◆ THE TASK ◆
Below are the records; copy each line in them that holds the word "picture".

◆ DATA FOR THIS TASK ◆
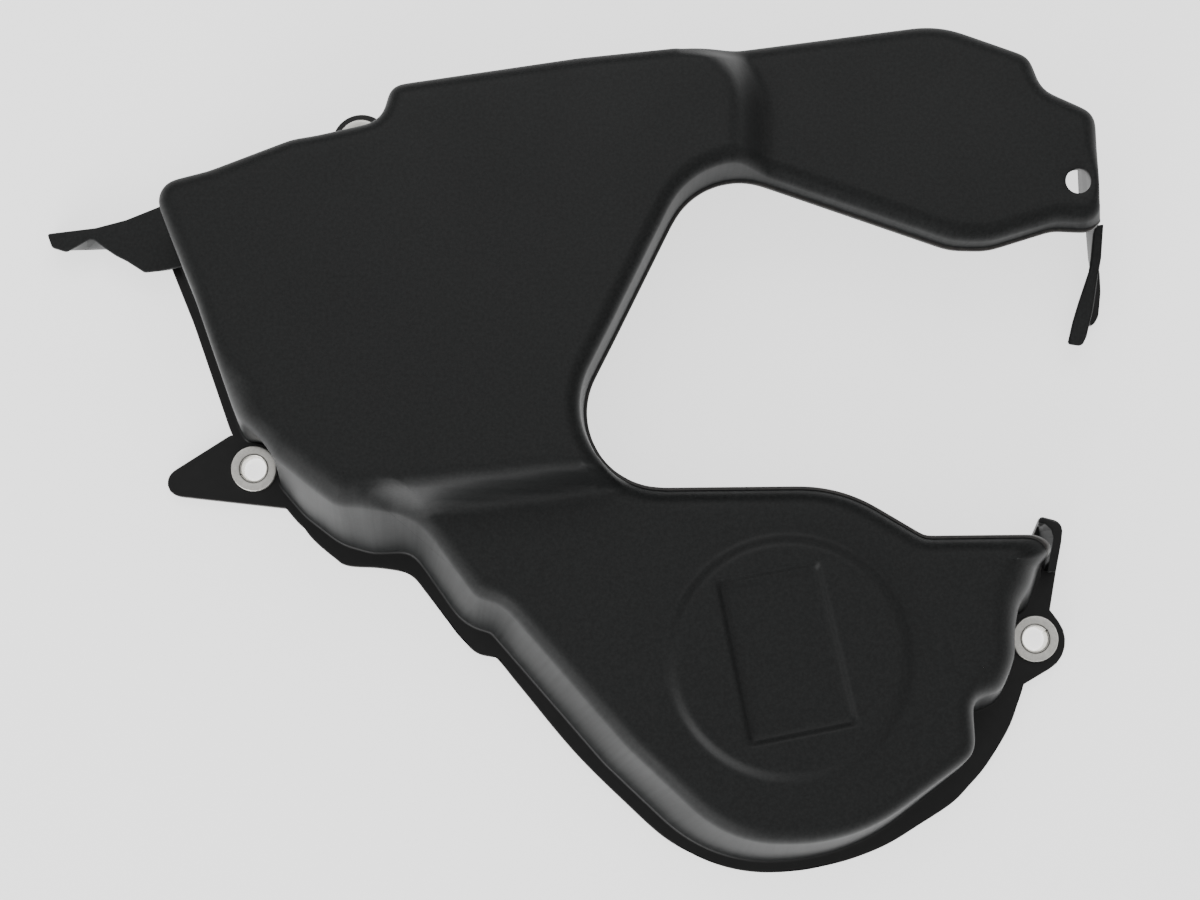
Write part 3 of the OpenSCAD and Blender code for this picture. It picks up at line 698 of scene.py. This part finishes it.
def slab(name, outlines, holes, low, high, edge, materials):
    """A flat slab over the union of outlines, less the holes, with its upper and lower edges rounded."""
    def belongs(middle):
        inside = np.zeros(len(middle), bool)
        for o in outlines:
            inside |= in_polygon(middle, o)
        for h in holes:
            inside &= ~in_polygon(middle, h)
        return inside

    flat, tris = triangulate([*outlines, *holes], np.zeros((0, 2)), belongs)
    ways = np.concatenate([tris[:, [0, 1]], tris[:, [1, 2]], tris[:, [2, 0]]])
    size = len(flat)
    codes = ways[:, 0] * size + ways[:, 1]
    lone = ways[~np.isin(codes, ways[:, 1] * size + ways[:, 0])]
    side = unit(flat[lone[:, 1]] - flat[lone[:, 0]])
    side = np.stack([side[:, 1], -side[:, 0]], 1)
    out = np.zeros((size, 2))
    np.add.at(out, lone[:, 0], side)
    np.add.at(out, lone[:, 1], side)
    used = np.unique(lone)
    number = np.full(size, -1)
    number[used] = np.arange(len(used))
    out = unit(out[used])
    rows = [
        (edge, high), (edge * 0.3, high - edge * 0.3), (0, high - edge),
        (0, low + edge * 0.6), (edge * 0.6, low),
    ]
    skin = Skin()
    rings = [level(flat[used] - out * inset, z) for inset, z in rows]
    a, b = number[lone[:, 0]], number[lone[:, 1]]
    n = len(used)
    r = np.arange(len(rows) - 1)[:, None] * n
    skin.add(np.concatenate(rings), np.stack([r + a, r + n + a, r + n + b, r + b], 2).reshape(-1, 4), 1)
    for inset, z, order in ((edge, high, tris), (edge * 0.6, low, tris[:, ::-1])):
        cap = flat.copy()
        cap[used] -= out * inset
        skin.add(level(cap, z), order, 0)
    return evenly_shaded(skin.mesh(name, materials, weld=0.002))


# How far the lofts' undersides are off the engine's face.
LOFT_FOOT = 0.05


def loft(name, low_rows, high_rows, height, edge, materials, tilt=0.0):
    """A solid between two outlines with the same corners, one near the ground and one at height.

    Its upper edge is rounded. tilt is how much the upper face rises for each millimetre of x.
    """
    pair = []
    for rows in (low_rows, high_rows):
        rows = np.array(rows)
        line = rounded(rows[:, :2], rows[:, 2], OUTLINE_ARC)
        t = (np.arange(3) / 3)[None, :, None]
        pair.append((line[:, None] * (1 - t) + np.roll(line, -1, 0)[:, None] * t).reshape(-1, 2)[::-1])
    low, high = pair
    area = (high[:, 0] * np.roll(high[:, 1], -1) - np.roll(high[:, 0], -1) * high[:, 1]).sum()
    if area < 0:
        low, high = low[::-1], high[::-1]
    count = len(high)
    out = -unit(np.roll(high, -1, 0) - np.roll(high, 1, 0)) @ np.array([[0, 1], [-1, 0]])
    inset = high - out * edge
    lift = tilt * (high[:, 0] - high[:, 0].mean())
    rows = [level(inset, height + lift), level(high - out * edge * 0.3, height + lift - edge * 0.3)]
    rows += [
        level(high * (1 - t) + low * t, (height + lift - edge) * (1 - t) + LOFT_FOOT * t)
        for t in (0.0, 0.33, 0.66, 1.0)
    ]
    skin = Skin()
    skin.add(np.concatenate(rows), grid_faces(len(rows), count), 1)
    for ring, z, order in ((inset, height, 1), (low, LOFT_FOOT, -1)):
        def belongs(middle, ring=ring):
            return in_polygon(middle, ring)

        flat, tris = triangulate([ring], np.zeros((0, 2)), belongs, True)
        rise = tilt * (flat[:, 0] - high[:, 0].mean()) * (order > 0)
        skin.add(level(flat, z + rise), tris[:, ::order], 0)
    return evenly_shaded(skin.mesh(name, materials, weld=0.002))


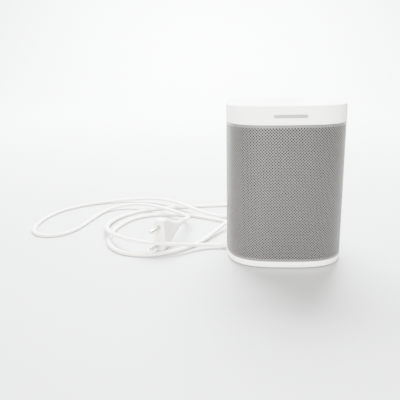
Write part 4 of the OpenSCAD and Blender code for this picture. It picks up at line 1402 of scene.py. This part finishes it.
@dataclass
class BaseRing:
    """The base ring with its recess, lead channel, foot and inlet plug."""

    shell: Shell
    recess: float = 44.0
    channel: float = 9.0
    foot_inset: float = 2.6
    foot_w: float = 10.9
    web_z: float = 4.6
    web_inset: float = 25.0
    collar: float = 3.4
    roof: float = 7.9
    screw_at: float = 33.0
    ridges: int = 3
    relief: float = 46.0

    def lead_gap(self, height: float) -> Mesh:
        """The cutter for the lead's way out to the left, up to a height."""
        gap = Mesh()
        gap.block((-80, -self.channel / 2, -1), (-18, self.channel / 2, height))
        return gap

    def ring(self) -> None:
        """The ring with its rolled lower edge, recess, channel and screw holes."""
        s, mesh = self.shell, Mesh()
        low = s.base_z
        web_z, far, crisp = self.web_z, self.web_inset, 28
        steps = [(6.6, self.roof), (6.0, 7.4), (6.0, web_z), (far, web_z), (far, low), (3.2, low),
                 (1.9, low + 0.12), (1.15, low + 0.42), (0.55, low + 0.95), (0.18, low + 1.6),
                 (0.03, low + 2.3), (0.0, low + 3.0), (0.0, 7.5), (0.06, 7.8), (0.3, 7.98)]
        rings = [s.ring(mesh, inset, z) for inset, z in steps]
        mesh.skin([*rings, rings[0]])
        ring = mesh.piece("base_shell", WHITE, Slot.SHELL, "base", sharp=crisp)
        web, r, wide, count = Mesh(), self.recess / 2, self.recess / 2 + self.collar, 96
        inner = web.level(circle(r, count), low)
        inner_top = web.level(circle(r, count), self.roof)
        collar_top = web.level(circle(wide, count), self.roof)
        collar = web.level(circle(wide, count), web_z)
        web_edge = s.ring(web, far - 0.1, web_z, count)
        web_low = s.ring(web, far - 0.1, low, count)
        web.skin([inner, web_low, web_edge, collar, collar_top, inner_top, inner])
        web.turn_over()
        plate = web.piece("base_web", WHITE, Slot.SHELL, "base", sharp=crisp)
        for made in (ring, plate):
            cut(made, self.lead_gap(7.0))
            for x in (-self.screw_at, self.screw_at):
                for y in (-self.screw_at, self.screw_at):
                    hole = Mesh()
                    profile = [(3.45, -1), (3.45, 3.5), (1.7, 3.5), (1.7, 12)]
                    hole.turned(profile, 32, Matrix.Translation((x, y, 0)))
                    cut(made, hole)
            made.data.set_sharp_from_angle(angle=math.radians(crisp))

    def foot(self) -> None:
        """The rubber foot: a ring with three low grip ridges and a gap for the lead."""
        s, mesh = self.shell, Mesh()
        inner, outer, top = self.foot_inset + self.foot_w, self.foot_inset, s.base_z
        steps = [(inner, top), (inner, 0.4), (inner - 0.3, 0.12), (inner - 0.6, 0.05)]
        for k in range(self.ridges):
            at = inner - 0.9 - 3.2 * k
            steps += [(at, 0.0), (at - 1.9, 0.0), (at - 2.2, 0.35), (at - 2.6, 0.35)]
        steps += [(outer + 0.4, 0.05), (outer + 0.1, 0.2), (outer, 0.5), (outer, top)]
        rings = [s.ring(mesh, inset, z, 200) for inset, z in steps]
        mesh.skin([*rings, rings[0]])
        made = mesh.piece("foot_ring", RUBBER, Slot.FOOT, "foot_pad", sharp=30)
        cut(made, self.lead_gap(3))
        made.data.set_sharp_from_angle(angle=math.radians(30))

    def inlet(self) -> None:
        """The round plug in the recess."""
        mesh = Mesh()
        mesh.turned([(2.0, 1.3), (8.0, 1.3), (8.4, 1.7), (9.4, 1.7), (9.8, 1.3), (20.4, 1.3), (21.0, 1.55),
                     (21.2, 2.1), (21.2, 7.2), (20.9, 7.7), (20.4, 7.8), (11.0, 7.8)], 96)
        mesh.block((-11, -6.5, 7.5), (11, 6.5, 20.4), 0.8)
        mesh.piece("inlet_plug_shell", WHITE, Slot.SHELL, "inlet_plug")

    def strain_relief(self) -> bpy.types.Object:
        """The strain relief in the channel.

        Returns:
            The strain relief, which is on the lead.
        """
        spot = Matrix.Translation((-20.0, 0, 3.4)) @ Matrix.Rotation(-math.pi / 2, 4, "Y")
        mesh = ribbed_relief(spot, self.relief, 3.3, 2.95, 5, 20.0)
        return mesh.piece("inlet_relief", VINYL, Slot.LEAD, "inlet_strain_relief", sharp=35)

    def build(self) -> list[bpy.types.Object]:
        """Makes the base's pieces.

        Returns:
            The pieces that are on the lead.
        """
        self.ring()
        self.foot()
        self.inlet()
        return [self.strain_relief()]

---

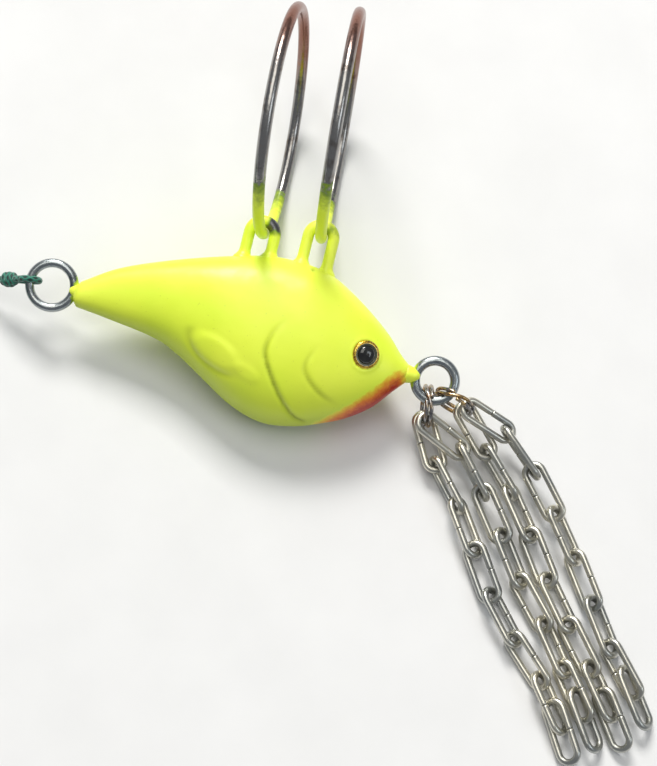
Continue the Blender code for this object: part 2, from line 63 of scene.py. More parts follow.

◆ SOLUTION FOR THIS EXERCISE ◆
Write part 3 of the OpenSCAD and Blender code for this picture. It picks up at line 698 of scene.py. This part finishes it.
Write part 4 of the OpenSCAD and Blender code for this picture. It picks up at line 1402 of scene.py. This part finishes it.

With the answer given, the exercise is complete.